The wide availability of wearable sensors allows for rich data collection on a person's walking patterns, providing valuable health insights. But factors like location, terrain or the built environment alter walking behavior, making data difficult to interpret without context.

A University of Michigan-led research team developed and validated a classification model using a single accelerometer worn on the thigh to accurately distinguish indoor and outdoor walking and analyze how each context affected walking behavior.

They found that participants walked significantly faster, longer and more continuously when walking outdoors compared to indoors.

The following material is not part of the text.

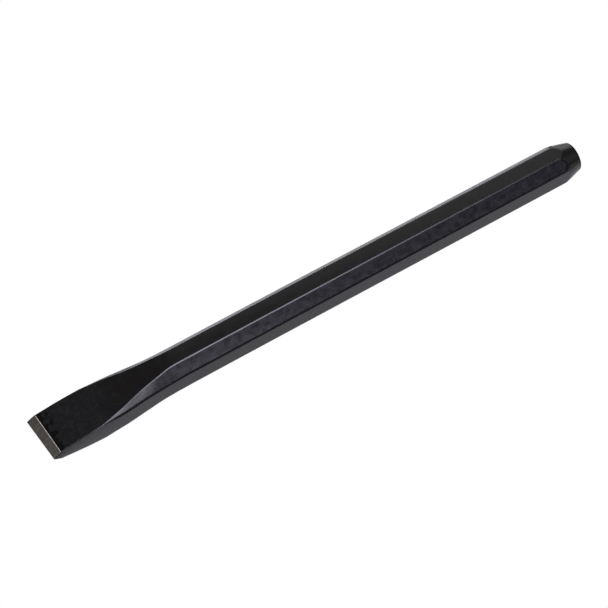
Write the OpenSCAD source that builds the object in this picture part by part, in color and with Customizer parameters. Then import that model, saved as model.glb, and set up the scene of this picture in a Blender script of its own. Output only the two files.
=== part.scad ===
// Cold chisel: one steel forging and the black lacquer film that covers all of it but the two ground bevels.
// The tool lies on a flat of its eight-sided bar, cutting edge towards -X and struck head towards +X.
// All sizes are those of the finished tool, over the lacquer.

/* [Bar] */
// Overall length, from the cutting edge to the struck face
overall_length = 300; // [240:5:340]
// Height of the bar, between its top and bottom flats
bar_height = 19; // [18:0.5:20]
// Width of the bar, between its two side flats
bar_width = 18.5; // [18:0.5:20]
// Leg of each 45 degree corner facet of the bar
corner_leg = 5.1; // [4.2:0.1:5.8]

/* [Blade] */
// Width of the cutting edge
edge_width = 25.4; // [24.4:0.2:27]
// Angle between the two ground bevels
edge_angle = 60; // [50:1:70]
// Length of the ground bevels, measured along the tool
bevel_length = 4.4; // [3.4:0.2:5.4]
// Distance from the cutting edge to the shoulder where the tapered faces meet the bar's flats
taper_length = 67; // [60:1:72]
// Depth of the hollow in the tapered faces, below a straight wedge
taper_hollow = 0.3; // [0:0.1:0.5]
// Distance from the cutting edge to where the sides start to sweep outwards
sweep_start = 76; // [74:1:84]
// Radius of the concave sweep of the sides
sweep_radius = 265; // [240:5:300]
// Spread of each side towards the edge, in millimetres per millimetre, past the sweep
edge_flare = 0.04; // [0.01:0.01:0.05]
// Length of the blade's parallel end, measured from the cutting edge
parallel_end = 14; // [8:1:20]
// Leg of the small facet left along the blade's long edges
arris_leg = 0.4; // [0.3:0.1:0.7]

/* [Head] */
// Diameter of the head where the rim of the struck face begins
head_diameter = 15.4; // [13:0.2:16.4]
// Slope of the head's cone against the tool's axis
head_slope = 15; // [12:0.5:20]
// Radius of the rim around the struck face
rim_radius = 1.2; // [0.6:0.1:1.8]

/* [Lacquer] */
// Thickness of the lacquer film
film_thickness = 0.1; // [0.06:0.02:0.2]

/* [Hidden] */

axis_height = bar_height / 2;
bevel_height = bevel_length * tan(edge_angle / 2);
// The corner facets have shrunk to the small blade facets at this distance from the cutting edge.
facet_end = 27;
// The corner facets shrink along a slightly swollen line, this much above a straight one at its middle.
facet_swell = 0.3;
// Two surfaces that meet in a soft shoulder are blended where they are closer than this.
shoulder_blend = 0.5;
// The soft shoulder of the tapered faces has died out this far behind the taper.
shoulder_run = 4;
// Each swept outline has this many straight steps, from just ahead of the cutting edge to the plain bar.
outline_steps = 32;
overrun = 2;
stock = 50;
rim_steps = 6;
round_fn = 96;

// Smaller of two lengths, with the corner between them rounded off.
function soft_min(a, b) =
    min(a, b) - pow(max(shoulder_blend - abs(a - b), 0), 2) / (4 * shoulder_blend);

// Height of the tapered face above the axis, before it meets the bar's flat. u is 0 at the bevel, 1 at the shoulder.
function taper_line(u) =
    bevel_height + (bar_height / 2 - bevel_height) * u - 4 * taper_hollow * u * (1 - u);

function half_height(d) =
    soft_min(taper_line((d - bevel_length) / (taper_length - bevel_length)), bar_height / 2);

// Half width of the circular sweep that leads from the bar's side out to the blade.
function sweep_arc(d) =
    bar_width / 2 + sweep_radius - sqrt(pow(sweep_radius, 2) - pow(max(sweep_start - d, 0), 2));

// Half width of the blade past the sweep: spreading, and then parallel up to the cutting edge.
function flare_line(d) =
    soft_min(edge_width / 2, edge_width / 2 - edge_flare * (d - parallel_end));

function half_width(d) =
    soft_min(flare_line(d), sweep_arc(d));

// Leg of the corner facet: full on the bar, shrinking to the small facet of the blade.
function facet_leg(d) =
    let (u = min(max((d - facet_end) / (taper_length - facet_end), 0), 1))
    arris_leg + (corner_leg - arris_leg) * u + 4 * facet_swell * u * (1 - u);

// Distance of the corner facet from the axis.
function facet_reach(d) =
    (half_width(d) + half_height(d) - facet_leg(d)) / sqrt(2);

// Outline along the tool, a film's depth below the finished surface. Its half breadth follows a function of the
// distance from the cutting edge, from just ahead of the edge to where the plain bar starts, and then runs straight.
module outline(half_breadth, bar_start, depth) {
    swept = [for (i = [0 : outline_steps])
        let (d = -overrun + i * (bar_start + overrun) / outline_steps)
        [d, half_breadth(d) - depth]];
    upper = concat(swept, [[overall_length + overrun, half_breadth(bar_start) - depth]]);
    lower = [for (i = [len(upper) - 1 : -1 : 0]) [upper[i][0], -upper[i][1]]];
    polygon(concat(upper, lower));
}

// Prism that bounds the tool between two opposite long faces, turned about the axis to face them.
module long_faces(half_breadth, bar_start, depth, turn) {
    rotate([turn, 0, 0])
        linear_extrude(height = stock, center = true)
            outline(half_breadth, bar_start, depth);
}

// Solid of revolution that bounds the head: its cone, its rounded rim and its flat struck face.
module head_turning(depth) {
    rim_centre_r = head_diameter / 2 - rim_radius * cos(head_slope);
    rim_centre_x = overall_length - rim_radius;
    rim_r = rim_radius - depth;
    rim = [for (i = [0 : rim_steps])
        let (a = head_slope + (90 - head_slope) * i / rim_steps)
        [rim_centre_r + rim_r * cos(a), rim_centre_x + rim_r * sin(a)]];
    cone_top = rim[0][1] - (stock / 2 - rim[0][0]) / tan(head_slope);
    rotate([0, 90, 0])
        rotate_extrude($fn = round_fn)
            polygon(concat([[0, -2 * overrun], [stock / 2, -2 * overrun], [stock / 2, cone_top]],
                rim, [[0, rim_centre_x + rim_r]]));
}

// Shape of the tool before its bevels are ground, a given depth below the finished surface.
module blank(depth) {
    top_and_bottom = function (d) half_height(d);
    sides = function (d) half_width(d);
    corner_facets = function (d) facet_reach(d);
    intersection() {
        long_faces(top_and_bottom, taper_length + shoulder_run, depth, 90);
        long_faces(sides, sweep_start, depth, 0);
        long_faces(corner_facets, sweep_start + overrun, depth, 45);
        long_faces(corner_facets, sweep_start + overrun, depth, -45);
        head_turning(depth);
    }
}

// Space behind the two ground bevels, which meet in the cutting edge.
module behind_bevels() {
    reach = overall_length + 2 * overrun;
    rotate([90, 0, 0])
        linear_extrude(height = stock, center = true)
            polygon([[0, 0], [reach, -reach * tan(edge_angle / 2)], [reach, reach * tan(edge_angle / 2)]]);
}

// Moves a shape that has the cutting edge's middle at the origin into the frame of the resting tool.
module resting() {
    translate([-overall_length / 2, 0, axis_height])
        children();
}

// The steel forging: bar, blade, head and the bare ground bevels.
module forged_body() {
    color("#8c8780")
        resting()
            intersection() {
                blank(film_thickness);
                behind_bevels();
            }
}

// The lacquer film: a skin over the whole forging, open only where the bevels were ground through it.
module lacquer_coat() {
    color("#1e1d1e")
        resting()
            intersection() {
                difference() {
                    blank(0);
                    blank(film_thickness);
                }
                behind_bevels();
            }
}

forged_body();
lacquer_coat();
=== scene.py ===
import math

import bmesh
import bpy
from mathutils import Matrix, Vector


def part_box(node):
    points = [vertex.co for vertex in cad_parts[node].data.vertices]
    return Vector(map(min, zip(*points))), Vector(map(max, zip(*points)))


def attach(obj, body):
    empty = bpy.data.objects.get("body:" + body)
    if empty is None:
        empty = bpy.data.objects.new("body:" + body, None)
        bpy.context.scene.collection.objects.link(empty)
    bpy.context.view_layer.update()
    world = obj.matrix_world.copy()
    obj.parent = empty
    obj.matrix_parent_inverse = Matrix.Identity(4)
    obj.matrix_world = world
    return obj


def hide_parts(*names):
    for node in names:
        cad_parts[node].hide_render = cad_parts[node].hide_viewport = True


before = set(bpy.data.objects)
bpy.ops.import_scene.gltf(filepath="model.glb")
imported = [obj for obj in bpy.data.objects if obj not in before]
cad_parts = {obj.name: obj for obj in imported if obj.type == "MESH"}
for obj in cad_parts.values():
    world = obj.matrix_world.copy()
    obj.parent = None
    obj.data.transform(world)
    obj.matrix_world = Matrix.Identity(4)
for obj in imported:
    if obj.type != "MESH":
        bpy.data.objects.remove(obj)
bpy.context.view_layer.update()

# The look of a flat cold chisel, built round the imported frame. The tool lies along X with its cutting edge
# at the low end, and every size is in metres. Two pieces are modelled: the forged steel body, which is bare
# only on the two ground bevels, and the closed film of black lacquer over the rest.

MM = 0.001

# ---------------------------------------------------------------- the frame

coat_low, coat_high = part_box("lacquer_coat")
steel_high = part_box("forged_body")[1]

EDGE_X = coat_low.x
LENGTH = coat_high.x - EDGE_X
AXIS_Z = (coat_low.z + coat_high.z) / 2
HALF_HEIGHT = (coat_high.z - coat_low.z) / 2
HALF_EDGE = (coat_high.y - coat_low.y) / 2
FILM = coat_high.z - steel_high.z

# ---------------------------------------------------------------- the shape
# The same sizes as in the CAD part, over the lacquer. Distances along the tool are measured from its cutting
# edge, which is what d stands for in every function.

HALF_WIDTH = 9.25 * MM
CORNER_LEG = 5.1 * MM
BEVEL_ANGLE = math.radians(30)
BEVEL_SLOPE = math.tan(BEVEL_ANGLE)
BEVEL_LENGTH = 4.4 * MM
TAPER_LENGTH = 67 * MM
TAPER_HOLLOW = 0.3 * MM
SWEEP_START = 76 * MM
SWEEP_RADIUS = 265 * MM
EDGE_FLARE = 0.04
PARALLEL_END = 14 * MM
FACET_END = 27 * MM
FACET_SWELL = 0.3 * MM
SHOULDER_BLEND = 0.5 * MM
HEAD_RADIUS = 7.7 * MM
HEAD_SLOPE = math.radians(15)
RIM_RADIUS = 1.2 * MM
CONE_END = LENGTH - RIM_RADIUS * (1 - math.sin(HEAD_SLOPE))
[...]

"This improves on previous models that relied on multiple sensors and GPS data to contextualize walking data, which reduced practicality and raised security concerns," said Alex Shorter, co-author of the study published in Scientific Reports, and an associate professor of mechanical engineering.

"This method has the potential to be used with more common sensors like smartwatches. We hope to form a foundation for future investigation of the nuances of human walking behavior in different environments," said Loubna Baroudi, first author of the paper and a doctoral graduate of mechanical engineering.

Added Shorter, "This technology could be used in a health care setting to track the amount and type of walking a patient does post-surgery or during physical rehabilitation to monitor mobility progress."

The researchers first collected data over seven days from 20 participants wearing an accelerometer taped to the thigh to allow unobtrusive placement while collecting motion data. Participants self-reported the purpose of the walk and GPS coordinates, which the researchers used to label the accelerometer data as indoor or outdoor walking bouts.

This labeled dataset was then used to train and validate two machine learning models, random forest and ensemble Support Vector Machine (SVM), using a leave-one-participant-out validation scheme on 15 of the 20 participants. The trained models were tested on the five remaining participants' data to select the best performing model.

"Validating our algorithm based on walking data collected during daily routines rather than in a laboratory setting greatly enhances its use for broad, real-world applications," said Baroudi.

The selected model was then used to label indoor and outdoor walks and analyze the kinematics of each setting from a second dataset collected from 15 participants over 14 days.

Outdoor walking periods were significantly longer, involved less standing time, and had a higher stride speed. If applied to activity trackers, aiming for a higher proportion of outdoor compared to indoor walking could encourage more vigorous walking bouts.

Additional co-authors include Kira Barton of the University of Michigan and Stephen M. Cain of West Virginia University.